** Start of Recorded data **

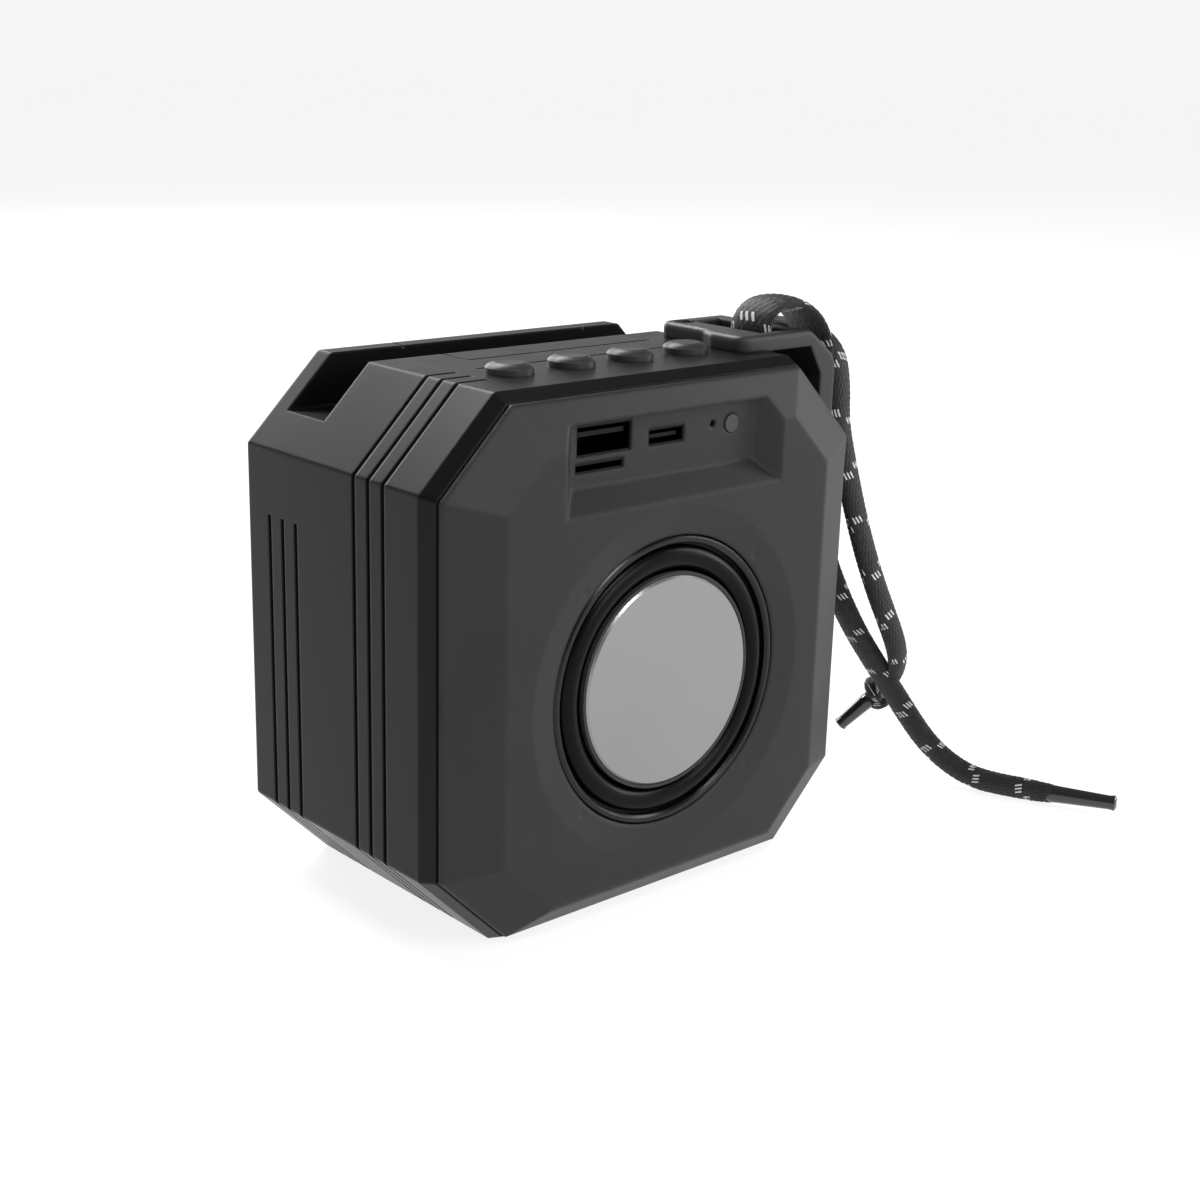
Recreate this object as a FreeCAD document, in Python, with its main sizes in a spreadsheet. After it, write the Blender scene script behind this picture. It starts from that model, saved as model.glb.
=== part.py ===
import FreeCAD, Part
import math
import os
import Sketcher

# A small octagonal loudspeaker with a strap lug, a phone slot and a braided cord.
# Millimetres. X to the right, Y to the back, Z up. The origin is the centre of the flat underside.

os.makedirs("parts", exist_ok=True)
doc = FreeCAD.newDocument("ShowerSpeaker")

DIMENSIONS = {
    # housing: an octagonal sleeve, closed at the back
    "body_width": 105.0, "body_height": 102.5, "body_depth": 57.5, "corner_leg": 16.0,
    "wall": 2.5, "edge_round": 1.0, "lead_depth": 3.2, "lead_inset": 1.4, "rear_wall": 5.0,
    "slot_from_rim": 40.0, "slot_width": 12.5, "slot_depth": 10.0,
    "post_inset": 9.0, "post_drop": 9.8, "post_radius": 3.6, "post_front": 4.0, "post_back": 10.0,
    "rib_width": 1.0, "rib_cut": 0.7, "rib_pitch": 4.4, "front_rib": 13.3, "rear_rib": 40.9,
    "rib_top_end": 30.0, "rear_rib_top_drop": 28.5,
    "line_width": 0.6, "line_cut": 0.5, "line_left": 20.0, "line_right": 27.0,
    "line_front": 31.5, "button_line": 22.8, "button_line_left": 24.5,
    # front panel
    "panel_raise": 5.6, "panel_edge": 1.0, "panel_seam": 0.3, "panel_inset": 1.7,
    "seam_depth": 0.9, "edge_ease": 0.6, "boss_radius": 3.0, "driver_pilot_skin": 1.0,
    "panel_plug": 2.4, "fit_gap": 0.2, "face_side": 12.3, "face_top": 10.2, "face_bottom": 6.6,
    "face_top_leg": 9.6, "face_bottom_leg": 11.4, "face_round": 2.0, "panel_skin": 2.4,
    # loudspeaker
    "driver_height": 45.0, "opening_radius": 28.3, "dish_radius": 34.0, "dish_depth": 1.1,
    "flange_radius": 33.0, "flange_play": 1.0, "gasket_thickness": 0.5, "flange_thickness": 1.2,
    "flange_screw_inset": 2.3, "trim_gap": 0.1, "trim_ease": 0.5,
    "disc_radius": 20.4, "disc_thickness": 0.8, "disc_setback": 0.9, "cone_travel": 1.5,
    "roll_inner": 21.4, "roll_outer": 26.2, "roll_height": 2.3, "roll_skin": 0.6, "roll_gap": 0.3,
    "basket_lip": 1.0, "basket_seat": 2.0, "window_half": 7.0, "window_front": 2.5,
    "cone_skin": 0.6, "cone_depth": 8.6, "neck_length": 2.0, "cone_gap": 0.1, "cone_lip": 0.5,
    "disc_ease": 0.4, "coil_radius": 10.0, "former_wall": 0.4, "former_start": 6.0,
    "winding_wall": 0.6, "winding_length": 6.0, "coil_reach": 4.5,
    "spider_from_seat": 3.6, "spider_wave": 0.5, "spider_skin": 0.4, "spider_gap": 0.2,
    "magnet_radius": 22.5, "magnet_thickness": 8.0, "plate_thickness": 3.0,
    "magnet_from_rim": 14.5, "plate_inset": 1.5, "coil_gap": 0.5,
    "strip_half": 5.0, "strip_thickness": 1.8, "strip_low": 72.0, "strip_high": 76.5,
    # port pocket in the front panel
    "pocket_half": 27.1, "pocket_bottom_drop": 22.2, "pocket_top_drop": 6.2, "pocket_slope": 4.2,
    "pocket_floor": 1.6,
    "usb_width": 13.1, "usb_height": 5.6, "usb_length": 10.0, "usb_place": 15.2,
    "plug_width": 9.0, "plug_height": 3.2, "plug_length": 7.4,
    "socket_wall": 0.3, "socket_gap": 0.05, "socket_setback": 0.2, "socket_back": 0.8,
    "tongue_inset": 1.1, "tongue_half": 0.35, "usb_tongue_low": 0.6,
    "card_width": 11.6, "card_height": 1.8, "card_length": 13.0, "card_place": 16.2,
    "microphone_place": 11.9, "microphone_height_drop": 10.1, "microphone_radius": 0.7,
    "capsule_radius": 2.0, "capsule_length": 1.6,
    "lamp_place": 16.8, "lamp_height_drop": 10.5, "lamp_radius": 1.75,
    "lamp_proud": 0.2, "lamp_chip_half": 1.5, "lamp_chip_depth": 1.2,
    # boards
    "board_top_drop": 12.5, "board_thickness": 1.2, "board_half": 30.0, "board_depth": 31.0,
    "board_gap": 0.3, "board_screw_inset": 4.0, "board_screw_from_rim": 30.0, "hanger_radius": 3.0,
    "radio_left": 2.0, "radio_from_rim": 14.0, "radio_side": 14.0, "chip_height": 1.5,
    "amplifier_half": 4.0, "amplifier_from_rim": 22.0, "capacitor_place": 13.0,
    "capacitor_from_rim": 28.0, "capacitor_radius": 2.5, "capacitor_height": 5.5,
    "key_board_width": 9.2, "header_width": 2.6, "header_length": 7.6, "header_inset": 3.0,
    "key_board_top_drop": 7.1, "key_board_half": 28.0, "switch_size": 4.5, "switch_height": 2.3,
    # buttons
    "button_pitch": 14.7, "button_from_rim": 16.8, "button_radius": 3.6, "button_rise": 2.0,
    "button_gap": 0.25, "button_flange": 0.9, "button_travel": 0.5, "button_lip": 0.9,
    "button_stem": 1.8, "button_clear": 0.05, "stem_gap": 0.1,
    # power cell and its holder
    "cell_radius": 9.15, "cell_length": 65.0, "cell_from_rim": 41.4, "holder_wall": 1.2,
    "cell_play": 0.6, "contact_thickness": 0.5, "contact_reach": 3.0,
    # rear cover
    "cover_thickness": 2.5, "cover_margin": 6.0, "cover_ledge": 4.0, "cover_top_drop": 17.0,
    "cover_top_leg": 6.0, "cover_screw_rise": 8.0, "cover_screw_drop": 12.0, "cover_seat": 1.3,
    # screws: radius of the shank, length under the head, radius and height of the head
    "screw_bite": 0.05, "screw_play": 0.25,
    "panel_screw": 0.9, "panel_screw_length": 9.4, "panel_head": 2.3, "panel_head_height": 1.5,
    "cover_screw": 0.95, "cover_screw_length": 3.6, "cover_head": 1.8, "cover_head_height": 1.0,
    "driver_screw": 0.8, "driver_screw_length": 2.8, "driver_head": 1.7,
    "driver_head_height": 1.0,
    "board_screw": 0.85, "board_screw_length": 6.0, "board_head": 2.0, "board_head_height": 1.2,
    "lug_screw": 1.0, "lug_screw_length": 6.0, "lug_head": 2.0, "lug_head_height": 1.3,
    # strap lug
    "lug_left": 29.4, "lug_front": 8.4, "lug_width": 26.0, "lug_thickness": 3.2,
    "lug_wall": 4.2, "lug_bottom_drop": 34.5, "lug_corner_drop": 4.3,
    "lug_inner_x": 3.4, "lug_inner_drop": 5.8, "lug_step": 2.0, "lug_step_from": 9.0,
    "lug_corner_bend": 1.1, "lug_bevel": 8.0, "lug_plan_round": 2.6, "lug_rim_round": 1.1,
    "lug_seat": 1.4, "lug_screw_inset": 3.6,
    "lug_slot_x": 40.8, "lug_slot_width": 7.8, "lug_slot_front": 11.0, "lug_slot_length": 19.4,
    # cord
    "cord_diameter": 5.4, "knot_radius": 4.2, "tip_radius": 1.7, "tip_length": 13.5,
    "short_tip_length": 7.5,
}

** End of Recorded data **

Do this
In the listing above, find each line with the word "FreeCAD" and copy it.

The answer
Recreate this object as a FreeCAD document, in Python, with its main sizes in a spreadsheet. After it, write the Blender scene script behind this picture. It starts from that model, saved as model.glb.
import FreeCAD, Part
doc = FreeCAD.newDocument("ShowerSpeaker")